Moreover, the Supreme Court of Nevada has held that quiet title actions are exempt from N.R.S. 38.310 because a quiet title claim requires the court to determine who holds superior title to a particular parcel of land. McKnight Family, L.L.P. v. Adept Mgmt., 310 P.3d 555, 559 (Nev. 2013). N.R.S. 38.310 is not a barrier to Bank of America's effort to quiet title to the subject property.

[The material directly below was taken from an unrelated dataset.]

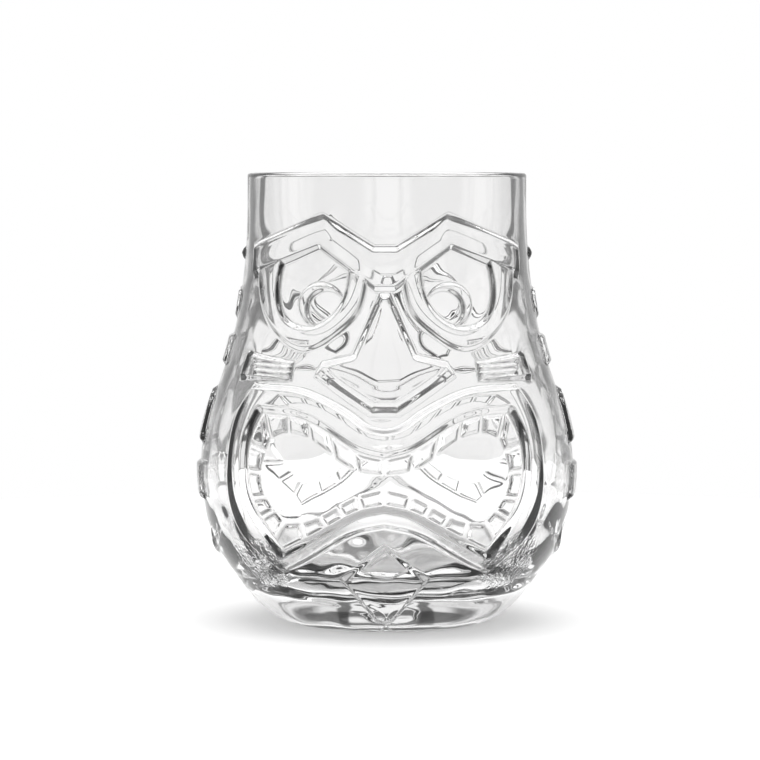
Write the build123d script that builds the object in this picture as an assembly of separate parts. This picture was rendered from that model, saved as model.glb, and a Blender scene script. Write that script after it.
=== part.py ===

Monterey Square also argues that it is not a proper party to Bank of America's quiet title claim because it no longer holds title to the property. After foreclosing, it quitclaimed its interest to SFR Investments. But central to Bank of America's complaint is its allegation that the foreclosure was invalid. (See Dkt. #10 at 11-14.) It challenges the validity of the sale Monterey Square requested and the corresponding nature and scope of the title Monterey Square acquired and eventually quitclaimed to SFR. If the foreclosure sale is invalidated, Monterey Square's lien might be reinstated as an encumbrance against the property, and the priority of that lien might still be in doubt. Thus, if Monterey Square were dismissed as a party, Bank of America would not be able to secure the complete relief it seeks. Accordingly, Monterey Square is a proper party, and its motion to dismiss is denied.
III. CONCLUSION
IT IS THEREFORE ORDERED that defendant Monterey Square's motion to dismiss (Dkt. #7) is DENIED.
DATED this 19th day of October, 2015.